Some reflection will show the implications of this definition. For such a society to exist in the first place, any motivation for violence would have to have been eliminated. Crime? Want? Poverty? Human needs would be sufficiently addressed, including the understanding and treatment of substance abuse and mental illness. People would have access to the resources they need. War? Conflict? Our communication skills, and cross-cultural awareness, would have been well enough developed that conflicts would no longer arise from interpersonal or intercultural misunderstandings. All theologies would have disavowed violence as a justified means of carrying out their missions. Problems of resource availability and distribution would have been sorted out, and the idea of separate “national interests” would have been permanently shelved. (Can you think of other root causes for violence? Imagine how they might be solved in a “civilized” society. Discuss. Give examples.)
By such a definition, humanity obviously has a long way to go – but to be fair, we have made some considerable strides. In most cultures violence is now regarded as a last resort, rather than the first. We managed to get rid of dueling a while ago, and fisticuffs are not generally accepted as a means of conflict resolution any more (except on the Jerry Springer show, of course). In fact, we’ve actually become a very pacifistic species in many ways. (For more examples, and the statistics to back them up, see Dr. Stephen Pinker’s book The Better Angels of Our Nature: Why Violence Has Declined.)

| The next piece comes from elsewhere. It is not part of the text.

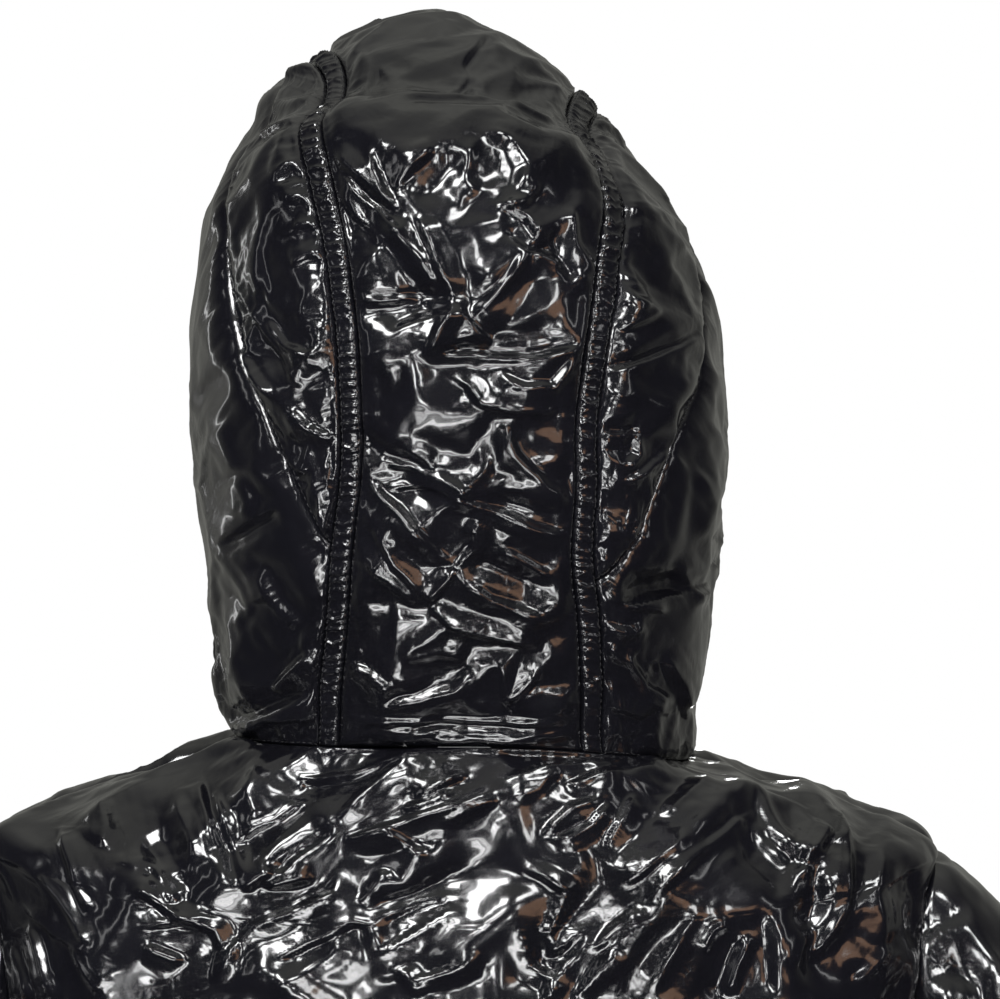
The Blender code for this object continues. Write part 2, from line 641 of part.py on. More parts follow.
def hood_panel(name, directions, puff, fade=PUFF_FADE):
    """A hood piece from a grid of directions, raised by puff between its seams."""
    base = hood_point(unit(directions))
    across, up = run_along(base, 1), run_along(base, 0)
    from_side = np.minimum(across, across[:, -1:] - across)
    from_end = np.minimum(up, up[-1:] - up)
    rise = puff * loft(from_side, fade) * loft(from_end, fade)
    outer, inner = creased(base, hood_away(base), rise)
    return wall(name, outer, inner, "glossy_shell")


def over_the_head(side_offsets, columns):
    """Directions of a band over the head between two strip lines, from the neck seam up."""
    first, last = (strip_edge(side, offset) for side, offset in side_offsets)
    directions = straight_across(first, last, columns)
    start, end = (neck_angle(side, offset) for side, offset in side_offsets)
    directions[0] = neck_direction(np.linspace(start, end, columns + 1))
    return directions


def side_rows(side):
    """The hood's rows that a side panel spans."""
    return slice(FIRST_SIDE_ROW[side], LAST_SIDE_ROW + 1)


def side_seam(side):
    """Directions round the side panel's seam, for the rows that it spans."""
    sign = 1 if side == "left" else -1
    tips = strip_line(side, STRIP_HALF_WIDTH + SEAM_GAP + TIP_WIDTH)[side_rows(side)]
    keys = np.linspace(0, 1, len(SIDE_SEAM))
    at = np.linspace(0, 1, len(tips))
    rise = np.radians(smooth_curve(keys, column(SIDE_SEAM, side + "_rise"), at))
    turn = np.radians(smooth_curve(keys, column(SIDE_SEAM, side + "_turn"), at))
    line = np.stack([sign * np.sin(turn) * np.cos(rise), np.cos(turn) * np.cos(rise), np.sin(rise)], axis=-1)
    line[0], line[-1] = tips[0], tips[-1]
    return line


def beside_line(line, distance):
    """A line of directions moved this far on the hood, to the right as seen from outside."""
    radius = np.linalg.norm(hood_point(line) - HOOD_EYE, axis=-1, keepdims=True)
    right = unit(np.cross(np.gradient(line, axis=0), line))
    return unit(line + right * distance / radius)


def cheek_edge(side):
    """Directions along the neck seam from strip to chin, then up the face opening."""
    sign = 1 if side == "left" else -1
    start = abs(neck_angle(side, STRIP_HALF_WIDTH + SEAM_GAP + TIP_WIDTH))
    chin_row = HOOD_ROWS // 2
    angles = start + (math.pi - front_edge_angle(BODY_LENGTH) - start) * np.linspace(0, 1, chin_row + 1)
    along_neck = neck_direction(sign * angles)
    keys = np.linspace(0, 1, len(FACE_EDGE))
    edge = np.array(FACE_EDGE)[::-1] * [sign, 1, 1]
    up_face = direction_to(smooth_curve(keys, edge, np.linspace(0, 1, HOOD_ROWS - chin_row + 1)))
    up_face[-1] = strip_line(side, STRIP_HALF_WIDTH + SEAM_GAP + TIP_WIDTH)[-1]
    return np.concatenate([along_neck[:-1], up_face])


def make_hood():
    """Centre panel, two strips, two side panels and two cheek panels."""
    beside = STRIP_HALF_WIDTH + SEAM_GAP
    centre = over_the_head([("left", -beside), ("right", -beside)], CENTRE_COLUMNS)
    hood_panel("hood_centre", centre, HOOD_PUFF)
    for side in ("left", "right"):
        strip = over_the_head([(side, STRIP_HALF_WIDTH), (side, -STRIP_HALF_WIDTH)], 2)
        hood_panel("hood_strip_" + side, strip, STRIP_PUFF, STRIP_HALF_WIDTH)
        rows = side_rows(side)
        seam, inner_line, edge = side_seam(side), strip_edge(side, beside), cheek_edge(side)
        panel = straight_across(seam, inner_line[rows], SIDE_COLUMNS)
        hood_panel("hood_side_" + side, panel, SIDE_PANEL_PUFF, SIDE_PANEL_FADE)
        inner_line[rows] = beside_line(seam, -CURVED_SEAM_GAP if side == "left" else CURVED_SEAM_GAP)
        hood_panel("hood_cheek_" + side, round_the_side(edge, inner_line, CHEEK_COLUMNS), HOOD_PUFF)


# ------------------------------------------------------------------------------ sleeves
def armhole(side):
    """The armhole's points: from the shoulder tip down its back edge, then up its front."""
    rows = np.arange(TIP_ROW, ARMPIT_ROW - 1, -1)
    along = rows / BODY_ROWS * BODY_LENGTH
    sign = 1 if side == "left" else -1
    back = torso_point(sign * armhole_angle(side, rows), along)
    front = torso_point(sign * (math.pi - armhole_angle(side, rows)), along)
    return np.concatenate([back, front[-2:0:-1]])


def sleeve_puff(along):
    """Loft down the sleeve: a plain cap, sewn channels and a turned cuff."""
    end = SLEEVE_LENGTH - CUFF_BAND
    height = (end - FIRST_SLEEVE_SEAM) / SLEEVE_CHANNELS
    channels = SLEEVE_PUFF * channel_puff(along, FIRST_SLEEVE_SEAM, height, end)
    cap = YOKE_PUFF * loft(along) * loft(FIRST_SLEEVE_SEAM - along)
    cuff = HEM_SHARE * SLEEVE_PUFF * np.sin(math.pi * np.clip((along - end) / CUFF_BAND, 0, 1))
    return np.where(along < FIRST_SLEEVE_SEAM, cap, np.where(along < end, channels, cuff))


def make_sleeve(side):
    """A sleeve, as rings from its armhole to the cuff."""
    sign = 1 if side == "left" else -1
    start = armhole(side) * [sign, 1, 1]
    count = len(start)
    along = np.linspace(0, SLEEVE_LENGTH, SLEEVE_ROWS + 1)
    keys = column(SLEEVE, "along")
    at = {name: smooth_curve(keys, column(SLEEVE, name), along)[:, None] for name in Ring._fields[1:]}
    turn = 2 * math.pi * np.arange(count) / count
    cosine, sine = np.cos(turn), np.sin(turn)
    x = (at["top_x"] + at["low_x"]) / 2 + cosine * (at["top_x"] - at["low_x"]) / 2
    z = (at["top_z"] + at["low_z"]) / 2 + cosine * (at["top_z"] - at["low_z"]) / 2
    y = at["mid_y"] + sine * at["half_depth"]
    rings = np.stack([x, y, z], axis=-1)
    rings += (1 - ease(along / CAP_LENGTH))[:, None, None] * (start - rings[0])
    middle = rings.mean(axis=1, keepdims=True)
    away = unit(rings - middle)
    rings[..., 0] += SEAM_GAP
    rings *= [sign, 1, 1]
    away *= [sign, 1, 1]
    off_body = ease((0.5 + cosine) / 0.5)
    puff = sleeve_puff(along)[:, None] * (1 - UNDER_ARM_LOSS * (1 - off_body))
    outer, inner = creased(rings, away, puff)
    return wall("sleeve_" + side, outer, inner, "glossy_shell", wrap=True)


# ---------------------------------------------------------------------------------- zip
def centre_front(along, sideways, outwards):
    """Points beside the centre front, this far sideways and this far out of the cloth."""
    base = torso_point(np.full_like(along, math.pi), along)
    away = torso_away(np.full_like(along, math.pi), along)
    base = base + away * outwards
    base[..., 0] = sideways
    return base


def zip_part(name, left, right, low, high, finish):
    """A band up the centre front between two x positions and two depths."""
    along = np.linspace(ZIP_FOOT, BODY_LENGTH - ZIP_TOP, BODY_ROWS + 1)
    section = [(left, high), (right, high), (right, low), (left, low)]
    lines = np.stack([centre_front(along, x, depth) for x, depth in section], axis=1)
    rows = len(along)
    points = lines.reshape(-1, 3)
    faces = grid_faces(rows, 4, 0, wrap=True) + [(0, 1, 2, 3), tuple(4 * (rows - 1) + k for k in range(4))]
    return mesh_object(name, points, faces, finish)


def slider_frame():
    """A matrix at the pull's axis: X across, Y into the cloth, Z up along the zip."""
    along = np.array([SLIDER_ALONG])
    origin = centre_front(along, 0.0, CHAIN_THICKNESS / 2 + SEAM_GAP + SLIDER_SIZE[1] + AXIS_OUT)[0]
    out = torso_away(np.array([math.pi]), along)[0]
    up = np.array([0.0, -out[2], out[1]])
    up = up if up[2] > 0 else -up
    frame = Matrix.Identity(4)
    for k, axis in enumerate(((1.0, 0.0, 0.0), -out, up)):
        for r in range(3):
            frame[r][k] = axis[r]
    for r in range(3):
        frame[r][3] = origin[r]
    return frame


def extruded(name, outline, half_width, frame, finish):
    """A plate: an outline of (y, z) points, as thick as twice half_width along X."""
    count = len(outline)
    points = [(x, y, z) for x in (-half_width, half_width) for y, z in outline]
    faces = [tuple(range(count)), tuple(range(count, 2 * count))]
    faces += [(k, (k + 1) % count, count + (k + 1) % count, count + k) for k in range(count)]
    made = mesh_object(name, np.array(points), faces, finish)
    made.data.transform(frame)
    return made


def box(name, low, high, frame, finish):
    """A rectangular block in a frame."""
    outline = [(low[1], low[2]), (high[1], low[2]), (high[1], high[2]), (low[1], high[2])]
    return extruded(name, outline, (high[0] - low[0]) / 2, frame, finish)


def arc(radius, steps=10):
    """Half a circle on the outer side of the pull's axis, from top to bottom."""
    turns = [math.pi * k / steps for k in range(steps + 1)]
    return [(-radius * math.sin(turn), radius * math.cos(turn)) for turn in turns]


def joined(name, pieces):
    """One object from pieces that overlap, by Boolean union."""
    first = pieces[0]
    for other in pieces[1:]:
        cut = first.modifiers.new("join", "BOOLEAN")
        cut.operation = "UNION"
        cut.solver = "EXACT"
        cut.object = other
        with bpy.context.temp_override(object=first, active_object=first, selected_objects=[first]):
            bpy.ops.object.modifier_apply(modifier=cut.name)
        bpy.data.objects.remove(other)
    first.name = name
    return first


def make_slider():
    """The slider, with the bridge that carries the pull."""
    frame = slider_frame()
    half_width, depth, half_height = SLIDER_SIZE[0] / 2, SLIDER_SIZE[1], SLIDER_SIZE[2] / 2
    plate = box(
        "zip_slider",
        (-half_width, AXIS_OUT, -half_height),
        (half_width, AXIS_OUT + depth, half_height),
        frame,
        "slider_metal",
    )
    foot = AXIS_OUT + depth / 2
    outline = [(foot, BRIDGE_OUTER), *arc(BRIDGE_OUTER), (foot, -BRIDGE_OUTER)]
    outline += [(foot, -BRIDGE_INNER), *reversed(arc(BRIDGE_INNER)), (foot, BRIDGE_INNER)]
    bridge = extruded("bridge", outline, BRIDGE_HALF_WIDTH, frame, "slider_metal")
    return joined("zip_slider", [plate, bridge])


def rounded(half_width, low, high, radius, steps=3):
    """A rectangle with round corners, as (x, z) points that run once round it."""
    points = []
    for quarter in range(4):
        right, top = quarter in (0, 3), quarter in (0, 1)
        centre_x = (half_width - radius) * (1 if right else -1)
        centre_z = high - radius if top else low + radius
        for k in range(steps + 1):
            turn = math.pi / 2 * (quarter + k / steps)
            points.append((centre_x + radius * math.cos(turn), centre_z + radius * math.sin(turn)))
    return points


def make_pull():
    """The pull: a flat tab whose eye rides on the slider's bridge."""
    half = PULL_THICKNESS / 2
    rim = rounded(PULL_HALF_WIDTH, -PULL_LENGTH, CROSSBAR, CORNER)
    eye = rounded(BRIDGE_HALF_WIDTH + EYE_ROOM, -PULL_EYE, -CROSSBAR, EYE_CORNER)
    count = len(rim)
    loops = [(rim, -half), (rim, half), (eye, half), (eye, -half)]
    points = [(x, y, z) for loop, y in loops for x, z in loop]
    faces = []
    for k in range(len(loops)):
        for c in range(count):
            d, after = (c + 1) % count, (k + 1) % len(loops)
            faces.append((k * count + c, k * count + d, after * count + d, after * count + c))
    pull = mesh_object("zip_pull", np.array(points), faces, "slider_metal")
    pull.data.transform(slider_frame())


def make_zip():
    """Two tapes, the closed chain, the slider and its pull."""
    tape_inner = CHAIN_HALF_WIDTH + SEAM_GAP
    tape_outer = ZIP_HALF_WIDTH - SEAM_GAP
    low, high = -TAPE_DEPTH, TAPE_THICKNESS - TAPE_DEPTH
    zip_part("zip_tape_left", tape_inner, tape_outer, low, high, "zip_tape")
    zip_part("zip_tape_right", -tape_outer, -tape_inner, low, high, "zip_tape")
    zip_part("zip_chain", -CHAIN_HALF_WIDTH, CHAIN_HALF_WIDTH, low, CHAIN_THICKNESS / 2, "zip_plastic")
    make_slider()
    make_pull()


def main():
    for obj in list(bpy.data.objects):
        bpy.data.objects.remove(obj)
    make_body()
    make_hood()
    make_sleeve("left")
    make_sleeve("right")
    make_zip()


main()
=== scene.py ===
"""The looks of a glossy hooded puffer jacket, filled out and hollow, as it is when worn.

Metres, +Z up. The front of the jacket faces -Y, the wearer's left is +X, and the origin is
the middle of the neck seam. Every cloth piece is a padded wall on the form that its solid
has: a torso of closed loops, a hood seen from one point inside it, or a sleeve of rings.
On that form lie the soft creases of the wadding, the sharp folds of the film-coated cloth,
its crumples, and the short puckers that stand across each seam.
"""

import logging
import math
from dataclasses import dataclass, field
from enum import Enum
from typing import NamedTuple

import bmesh
import bpy
import numpy as np
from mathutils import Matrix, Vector


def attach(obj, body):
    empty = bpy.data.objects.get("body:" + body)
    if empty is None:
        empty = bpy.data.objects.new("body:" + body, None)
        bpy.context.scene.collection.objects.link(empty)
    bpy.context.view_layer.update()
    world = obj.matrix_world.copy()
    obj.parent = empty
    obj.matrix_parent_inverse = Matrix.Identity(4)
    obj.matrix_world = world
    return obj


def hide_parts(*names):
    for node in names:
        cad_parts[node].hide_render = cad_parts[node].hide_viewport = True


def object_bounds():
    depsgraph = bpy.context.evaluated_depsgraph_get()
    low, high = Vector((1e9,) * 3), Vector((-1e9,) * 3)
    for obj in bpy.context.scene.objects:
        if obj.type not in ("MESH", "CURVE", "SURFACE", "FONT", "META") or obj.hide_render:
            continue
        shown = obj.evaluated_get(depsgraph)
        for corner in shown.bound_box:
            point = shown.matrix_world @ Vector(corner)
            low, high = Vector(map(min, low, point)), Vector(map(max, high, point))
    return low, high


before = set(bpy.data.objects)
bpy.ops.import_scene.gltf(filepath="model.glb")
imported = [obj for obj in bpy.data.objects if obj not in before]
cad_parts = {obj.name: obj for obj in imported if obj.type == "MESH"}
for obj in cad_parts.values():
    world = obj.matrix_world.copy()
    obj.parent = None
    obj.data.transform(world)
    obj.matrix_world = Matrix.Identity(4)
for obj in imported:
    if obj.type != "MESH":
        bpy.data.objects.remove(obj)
CAD_BOX = [list(corner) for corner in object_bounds()]

LOG = logging.getLogger("jacket")
MM = 0.001
Array = np.ndarray
Triple = tuple[float, float, float]  # a point, or a colour
Pair = tuple[float, float]
Face = tuple[int, ...]
Object = bpy.types.Object
Material = bpy.types.Material
Node = bpy.types.Node
Socket = bpy.types.NodeSocket
Tree = bpy.types.NodeTree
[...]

I think it might be accurate to say that we are beginning to get a slight glimmer of what actual “civilization” might look like – and yes, I mean to include every single one of those wimpy qualifiers – but we are also still close enough to the edge of the abyss of absolute savagery to hear its echoes. What veneer of civilization we have managed to develop is still quite thin, and is looking a bit threadbare in many places at the moment. In fact, as I write these words the headlines are full of tales of extremist groups that seem quite determined to reverse this progress and march cheerfully and resolutely back into the bloodier times of the past.
Some people might think a truly civilized society is unattainable – and maybe it is. But what I’m really talking about here is the proper application of a word. Let’s not call ourselves “civilized” if we’re not – and let’s not prematurely call ourselves “more civilized” than any other given bunch of humans.
If I’m honest with myself, after all, I can’t help but see that my own veneer of civilization is itself pretty thin. There’s not as much distance as I’d like to think between me and my “barbarian” ancestors, plasma-screen televisions and ultrasonic toothbrushes notwithstanding. I haven’t completely purged the violence out my own system yet. So again, let’s not fool ourselves into thinking that we’re further along the road than we actually are, or pretend that we are significantly ahead of others.
But at the same time, we should not abandon ourselves to the supposed inevitability of human violence – rather, let us keep in mind that this development is an ongoing process, a journey that can at least be undertaken, and possibly even completed successfully.
Someone once asked Gandhi, “So, sir, what do you think of Western civilization?”
And as he famously replied, “I think it would be a wonderful idea.”